- _WRITTEN EXERCISE_
Only the lines from the one containing "spear_front = raised(FRONT_SECTIONS, -1309, -990, 606, 634, 12)" down to the one containing "if empty is" should be printed, exactly as they stand, ends included.

- _PROVIDED DATA_
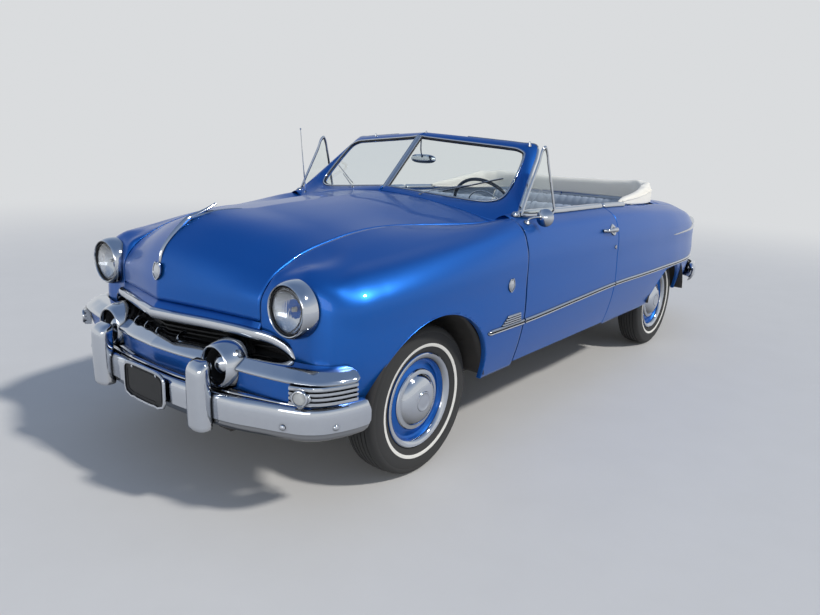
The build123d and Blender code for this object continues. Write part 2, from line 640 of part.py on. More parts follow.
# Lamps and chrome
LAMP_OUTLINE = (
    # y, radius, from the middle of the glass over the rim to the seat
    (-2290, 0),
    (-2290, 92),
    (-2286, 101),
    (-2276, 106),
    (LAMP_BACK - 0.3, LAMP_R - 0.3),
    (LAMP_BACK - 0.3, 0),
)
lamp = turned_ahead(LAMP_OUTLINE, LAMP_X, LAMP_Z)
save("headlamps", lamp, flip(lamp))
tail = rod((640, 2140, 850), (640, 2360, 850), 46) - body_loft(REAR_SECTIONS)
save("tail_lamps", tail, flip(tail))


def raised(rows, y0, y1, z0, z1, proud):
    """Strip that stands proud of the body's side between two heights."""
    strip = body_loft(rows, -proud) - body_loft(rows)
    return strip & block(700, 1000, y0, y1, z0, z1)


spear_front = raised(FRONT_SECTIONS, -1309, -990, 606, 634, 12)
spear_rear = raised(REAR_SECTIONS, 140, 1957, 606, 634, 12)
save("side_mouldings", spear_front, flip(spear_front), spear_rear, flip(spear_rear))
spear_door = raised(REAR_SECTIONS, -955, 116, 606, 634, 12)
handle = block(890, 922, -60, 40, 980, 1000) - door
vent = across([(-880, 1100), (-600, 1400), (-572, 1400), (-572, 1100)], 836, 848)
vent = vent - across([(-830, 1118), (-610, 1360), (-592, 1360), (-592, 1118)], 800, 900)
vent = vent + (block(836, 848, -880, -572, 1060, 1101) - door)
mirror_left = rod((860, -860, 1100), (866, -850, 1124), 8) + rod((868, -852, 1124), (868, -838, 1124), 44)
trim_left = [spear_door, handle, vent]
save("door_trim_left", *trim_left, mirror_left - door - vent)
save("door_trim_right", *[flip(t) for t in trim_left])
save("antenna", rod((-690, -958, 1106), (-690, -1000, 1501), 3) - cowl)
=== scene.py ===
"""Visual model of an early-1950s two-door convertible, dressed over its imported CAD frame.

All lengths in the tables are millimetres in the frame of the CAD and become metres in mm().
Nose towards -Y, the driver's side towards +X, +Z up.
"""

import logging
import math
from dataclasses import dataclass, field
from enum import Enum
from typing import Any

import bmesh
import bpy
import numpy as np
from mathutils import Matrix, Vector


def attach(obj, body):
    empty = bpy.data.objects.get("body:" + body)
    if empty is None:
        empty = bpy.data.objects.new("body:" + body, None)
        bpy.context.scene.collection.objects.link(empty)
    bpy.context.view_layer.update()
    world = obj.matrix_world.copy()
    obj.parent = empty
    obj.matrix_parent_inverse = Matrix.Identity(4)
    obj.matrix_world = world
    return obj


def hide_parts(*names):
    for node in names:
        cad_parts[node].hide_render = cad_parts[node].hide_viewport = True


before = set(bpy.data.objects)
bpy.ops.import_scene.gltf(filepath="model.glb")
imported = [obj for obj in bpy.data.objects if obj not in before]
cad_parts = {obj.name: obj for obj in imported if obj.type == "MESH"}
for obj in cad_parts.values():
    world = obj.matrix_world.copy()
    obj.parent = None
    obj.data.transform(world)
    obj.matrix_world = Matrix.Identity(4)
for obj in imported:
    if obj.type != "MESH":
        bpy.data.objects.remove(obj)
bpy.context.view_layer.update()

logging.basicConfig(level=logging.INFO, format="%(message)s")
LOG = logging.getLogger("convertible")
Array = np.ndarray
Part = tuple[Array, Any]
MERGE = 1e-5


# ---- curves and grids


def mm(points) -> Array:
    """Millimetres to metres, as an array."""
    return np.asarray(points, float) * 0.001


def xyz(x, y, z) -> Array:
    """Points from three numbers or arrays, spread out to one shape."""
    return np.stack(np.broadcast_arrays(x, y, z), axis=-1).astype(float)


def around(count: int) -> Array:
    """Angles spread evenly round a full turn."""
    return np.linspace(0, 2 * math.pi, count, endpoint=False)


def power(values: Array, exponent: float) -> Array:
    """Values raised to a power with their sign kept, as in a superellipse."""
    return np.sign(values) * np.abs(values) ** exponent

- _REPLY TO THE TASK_
spear_front = raised(FRONT_SECTIONS, -1309, -990, 606, 634, 12)
spear_rear = raised(REAR_SECTIONS, 140, 1957, 606, 634, 12)
save("side_mouldings", spear_front, flip(spear_front), spear_rear, flip(spear_rear))
spear_door = raised(REAR_SECTIONS, -955, 116, 606, 634, 12)
handle = block(890, 922, -60, 40, 980, 1000) - door
vent = across([(-880, 1100), (-600, 1400), (-572, 1400), (-572, 1100)], 836, 848)
vent = vent - across([(-830, 1118), (-610, 1360), (-592, 1360), (-592, 1118)], 800, 900)
vent = vent + (block(836, 848, -880, -572, 1060, 1101) - door)
mirror_left = rod((860, -860, 1100), (866, -850, 1124), 8) + rod((868, -852, 1124), (868, -838, 1124), 44)
trim_left = [spear_door, handle, vent]
save("door_trim_left", *trim_left, mirror_left - door - vent)
save("door_trim_right", *[flip(t) for t in trim_left])
save("antenna", rod((-690, -958, 1106), (-690, -1000, 1501), 3) - cowl)
=== scene.py ===
"""Visual model of an early-1950s two-door convertible, dressed over its imported CAD frame.

All lengths in the tables are millimetres in the frame of the CAD and become metres in mm().
Nose towards -Y, the driver's side towards +X, +Z up.
"""

import logging
import math
from dataclasses import dataclass, field
from enum import Enum
from typing import Any

import bmesh
import bpy
import numpy as np
from mathutils import Matrix, Vector


def attach(obj, body):
    empty = bpy.data.objects.get("body:" + body)
    if empty is None:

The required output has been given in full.